Assuming I’ve become correctly un-confused — not an especially safe assumption — the only thing I have to figure out for this evening is how to get this giant crockpot full of fake cassoulet warmed up and over to the church in time for it to be hot for the half-time potluck. There really isn’t enough space in the meeting room for a passel of crockpots — if you don’t get there first you may not find a plug. And I will not be among the first to get there.

Normally I would buy a dessert from Costco for one of these shindigs.
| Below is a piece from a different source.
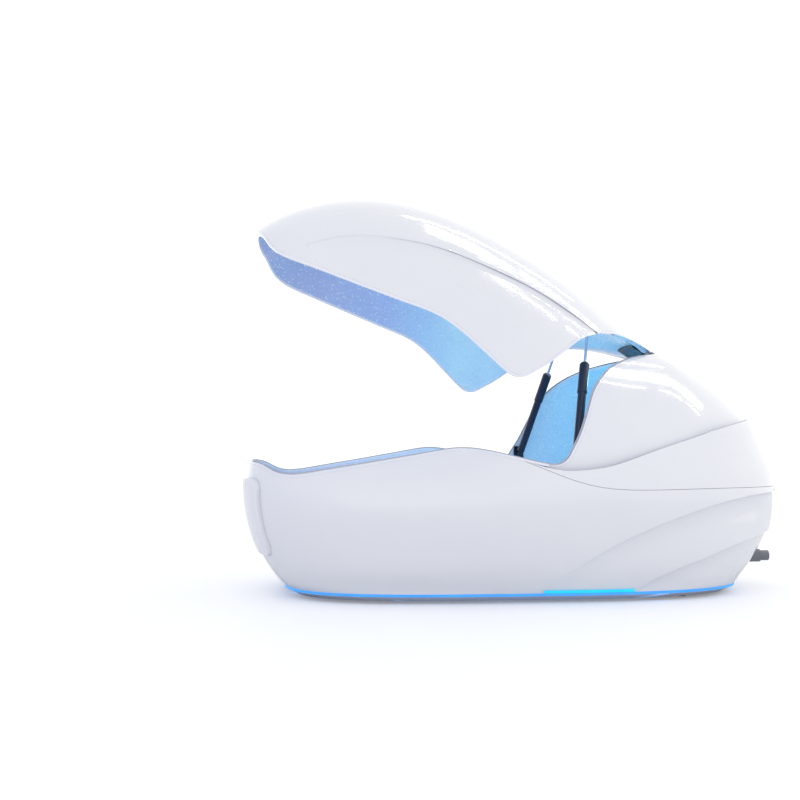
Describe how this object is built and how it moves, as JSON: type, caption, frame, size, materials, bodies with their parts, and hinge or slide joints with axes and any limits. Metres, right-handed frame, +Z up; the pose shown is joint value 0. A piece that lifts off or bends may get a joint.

But a) the last thing I want to do a day or two before Christmas, at the height of the worst flu season in years, is go into a Costco, and b) even if that were not a problem, I’m flat broke and cannot afford to buy anything at Costco, much less dessert for 40 or 50 people.

And so…onward to the mysteries of running a de-facto state-owned enterprise in the ecology of International Business…

1 thought on “Merry (Confuse-a-Human) Christmas!”

  1. Don’t feel like the Lone Ranger (as mom used to say), there’s a lot of that going around! ;o) That’s why I have two wall calendars. I like to buy ’em on new years day when they’re half price. I hang one on my bedroom wall to keep up with birthdays, anniversaries, etc. The other calendar goes on a kitchen wall where I list work days, appointments, reminders, etc. My white board/cork board combo is also helpful.
    Have a Very Merry Christmas and a Happy New Year!